California’s High-Speed Rail To Nowhere

I have used high-speed rail extensively in Europe and Japan. For medium distances, from city center to city center, it’s faster than flying. In the US, there is only the Acela Express, which runs on old track. I took it countless times from Manhattan to DC. It was hassle free and fast. High-speed rail works. But not the way California is doing it.

They offered voters a plan and a website with renderings of cool-looking trains. It would connect LA and the Bay Area with extensions to San Diego and Sacramento. The initial stage would be funded with California general obligation bonds and federal dollars. The vast majority would be funded later in some unknown manner. Cost would be $35.7 billion. Voters approved it by referendum (Proposition 1A). That was November 2008.

By November 2011, cost estimates had ballooned to $98.5 billion. Voters realized they’d been had and became restless. The California High-Speed Rail Authority (CHSRA) made a formal request for $2.7 billion—the first tranche of the $9.95 billion in Prop 1A bonds. The federal government would chip in $3.5 billion. It would fund a 130-mile segment of civil works and track between Bakersfield and Fresno in the Central Valley. However, it would lack electrification as well as high-speed train control and communication systems. So, only regular diesel trains can use it.

And then another hullabaloo erupted: on January 3, the California High-Speed Rail Peer Review Group recommended in its letter to the legislature that the project be put on hold due to a number of fundamental issues, particularly funding. In light of the current budget fiasco, future funding for the project might not materialize, which would leave California with a useless section of high-cost rail in the Central Valley.

The CHSRA shot back with a press release that called the letter “deeply flawed, in some areas misleading and its conclusions unfounded.” It used terms like “egregious errors,” “unsupported assertions,” and “unfounded assumptions.” While politicians began another round of arm wrestling, another detail emerged on January 8: Tom Richards, vice chairman of the CHSRA, had voted to locate the Fresno station within a few blocks of some properties he owns through his companies. Once the line is functional, property values are expected to rise significantly.

But the dominant economic problem inherent in the project isn’t even discussed: not much high-level work will be done in the US. The leaders are companies in Japan, Germany, France, Canada, Spain, and China (with IP appropriated from foreign partners). And they’ve been lobbying the government for years.

Siemens, which builds the German high-speed trains, is well established in the US and has been waging a publicity campaign. Roelof van Ark, a former executive of Alstom, the French TGV builder, is the CEO of the CHSRA. And Governor Schwarzenegger made a special trip to China—that was well before the horrific high-speed rail accident near Wenzhou in July that killed 40 people. An investigation pinpointed some causes: equipment, procedures, and corruption. It put a damper on California’s enthusiasm for Chinese trains.

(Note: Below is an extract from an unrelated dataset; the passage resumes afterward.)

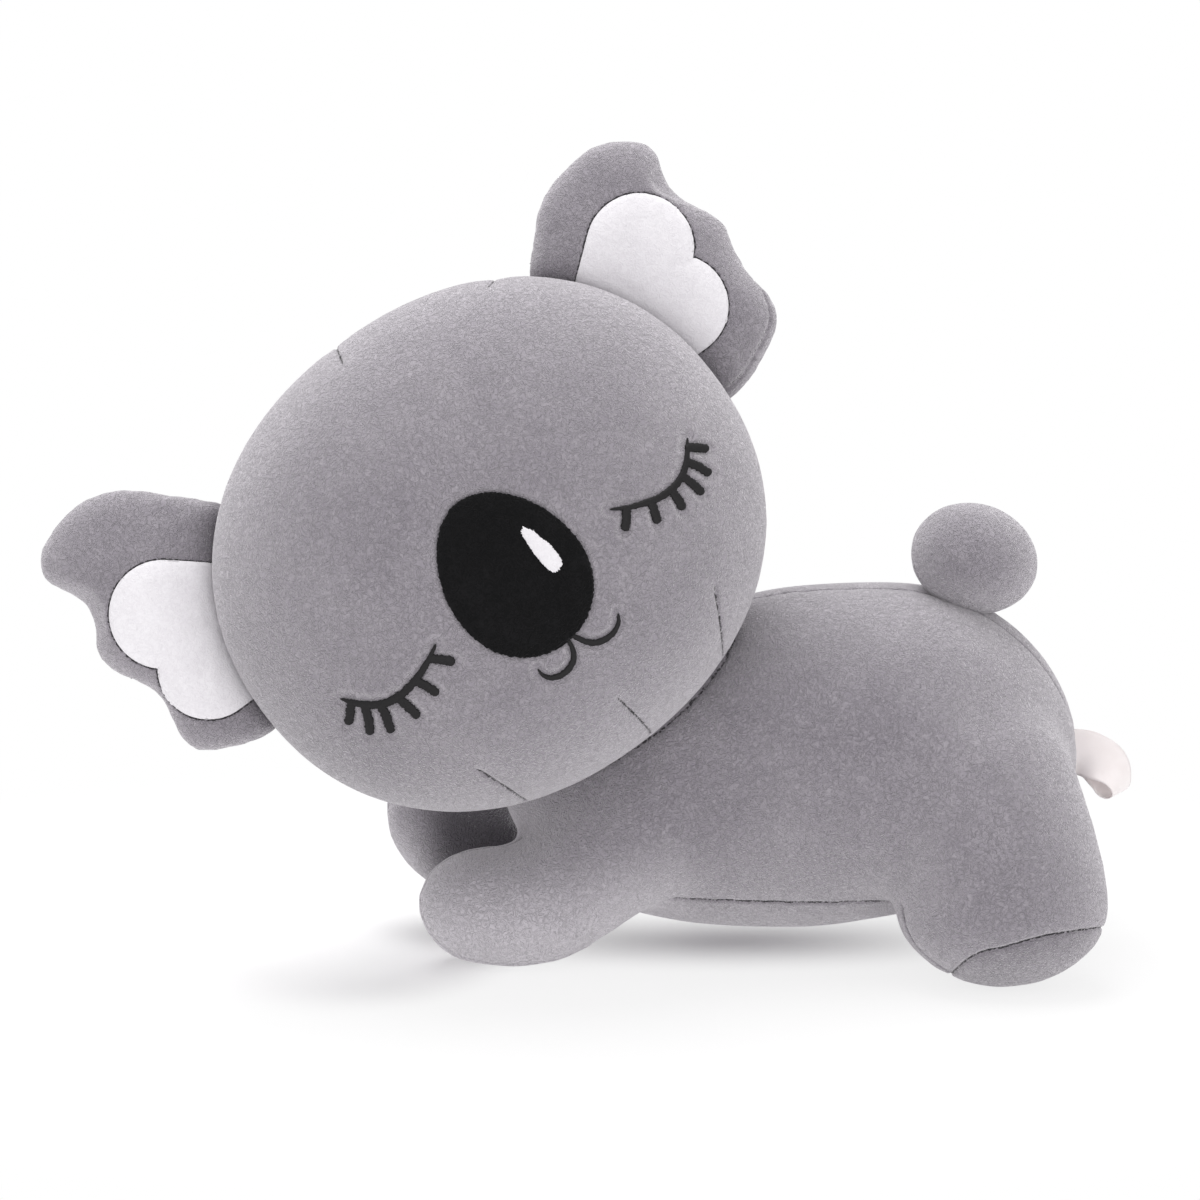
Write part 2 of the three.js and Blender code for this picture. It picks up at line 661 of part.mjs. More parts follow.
const body = new THREE.Group();
body.position.set(...BODY_PLACE, 0);
body.add(headGroup);
addHead();
addEar(1, "left");
addEar(-1, "right");
addTorso(body);
addArm(body, LEFT, "left", 0, 0);
addArm(body, RIGHT, "right", RIGHT_ARM_REACH, RIGHT_ARM_LIFT);
addLeg(body, LEFT, "left");
addLeg(body, RIGHT, "right");
addTail(body);
addLabel(body);

const koala = new THREE.Group();
koala.add(body);

export default koala;
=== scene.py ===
import math
from functools import partial

import bmesh
import bpy
import numpy as np
from mathutils import Matrix, Vector
from mathutils.bvhtree import BVHTree


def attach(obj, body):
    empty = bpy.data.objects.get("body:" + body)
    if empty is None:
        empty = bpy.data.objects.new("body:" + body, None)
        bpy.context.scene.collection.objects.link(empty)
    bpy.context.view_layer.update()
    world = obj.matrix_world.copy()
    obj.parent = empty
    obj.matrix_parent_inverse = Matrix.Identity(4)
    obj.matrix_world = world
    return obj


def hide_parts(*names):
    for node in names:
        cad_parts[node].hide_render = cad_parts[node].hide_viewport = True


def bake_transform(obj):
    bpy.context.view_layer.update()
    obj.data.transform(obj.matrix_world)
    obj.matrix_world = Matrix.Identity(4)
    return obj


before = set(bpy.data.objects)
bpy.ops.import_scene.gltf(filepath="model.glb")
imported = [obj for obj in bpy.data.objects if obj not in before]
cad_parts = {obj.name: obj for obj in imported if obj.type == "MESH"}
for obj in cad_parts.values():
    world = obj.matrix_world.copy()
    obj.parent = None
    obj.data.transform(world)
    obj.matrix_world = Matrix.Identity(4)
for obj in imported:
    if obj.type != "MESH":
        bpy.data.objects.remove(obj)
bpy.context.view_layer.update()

MM = 0.001
LEFT = -1  # the sign of Y on the koala's left
RIGHT = 1

# Where the body's own origin lies, and the head's and ears' places on it
BODY_PLACE = (-1.9, 13.1, 0)
HEAD_CENTRE = (-46, -44, 202)
HEAD_LEAN = 14  # degrees, the crown back
HEAD_ROLL = 36.3  # degrees, the left ear up
HEAD_TURN = 2  # degrees, the face towards the tail
HEAD_HALF = (130, 78, 115.5)
HEAD_OUTLINE_POWER = 2.16
HEAD_PROFILE_POWER = 2.25
HEAD_MESH = (96, 48)
RIM_SEAM_SETBACK = 7
RIM_SEAM_SLANT = 5  # degrees

EAR_ANGLE = 19  # degrees above the line from ear to ear
EAR_HALF_DEPTH = 12.5
EAR_ROUND = 19  # how far from its outline an ear is at its thickest
EAR_ROOT_TURN = (-23, 25)
EAR_ROOT_DEPTH = 5  # how far the root reaches into the head
EAR_EDGE_STRAY = {"left": 7, "right": 0}  # how far the edge seam comes forward low at the root
EAR_STRAY_FROM = (26, 46)
EAR_CREVICE_SHADE = 0.5  # how dark the painted shade is on an ear beside the head
EAR_CREVICE_WIDTH = 7
# how dark the painted shade is on the lining beside the head
LINING_CREVICE_SHADE = 0.3
EAR_BEND = 18  # millimetres out from an ear's root, along its frame
EAR_CENTRE = (26, 10)
EAR_EDGE = {  # each ear is stuffed a little differently
    "left": [
        (0, 66.5), (12, 72), (24, 73.5), (38, 72), (50, 68.5), (60, 60), (67, 49.5), (67.5, 41),
        (61.5, 31), (58, 21), (59, 6), (58, -5), (50.5, -16), (45, -27), (41, -41), (35, -50),
        (26, -53.5), (13, -55), (2, -55.5),
    ],
    "right": [
        (0, 65), (10, 70), (22, 75.5), (34, 77.5), (46, 76), (60, 69), (71, 58.5), (73.5, 50),
        (68, 38.5), (60, 29), (58.3, 18), (60.3, 4), (53, -7.5), (42, -16.5), (36, -26),
        (34.5, -39), (29, -50.5), (18, -54), (2, -55),
    ],
}
HEART_CROWN_LOBE = (22.3, 17.2, 24.5)  # centre and radius
HEART_CHIN_LOBE = (10, -12.4, 23)
HEART_NARROWS = 20  # degrees
HEART_SHIFT = 4  # the left heart is let in nearer to the crown, the right one nearer to the chin
HEART_STEPS = (-1.6, -0.7, -0.2, 0.2, 0.7, 1.2, 2)  # where the cloth is cut beside its outline
HEART_EDGE = 0.1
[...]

California has a history of farming out its infrastructure projects. Exhibit A: The San Francisco-Oakland Bay Bridge. It is years behind schedule. The budget for the eastern span has ballooned from $1.3 billion to $6.3 billion. And the landmark 525 ft. tower of the “self-anchored suspension” bridge was fabricated in … China.

The high-speed rail system will have even more foreign content. Building the civil works and laying the track will be done by local workers. But design and engineering will be done overseas by companies with expertise in the field. Trains will be manufactured overseas as well, though companies might promise to assemble them in the US. Mere crumbs. US Taxpayers will fund the project—as they fund highway construction. But part of the funds will go to foreign companies and advance their technologies. High-speed rail is a worldwide business, and the leaders have become export powerhouses. Another sector that American industry abandoned.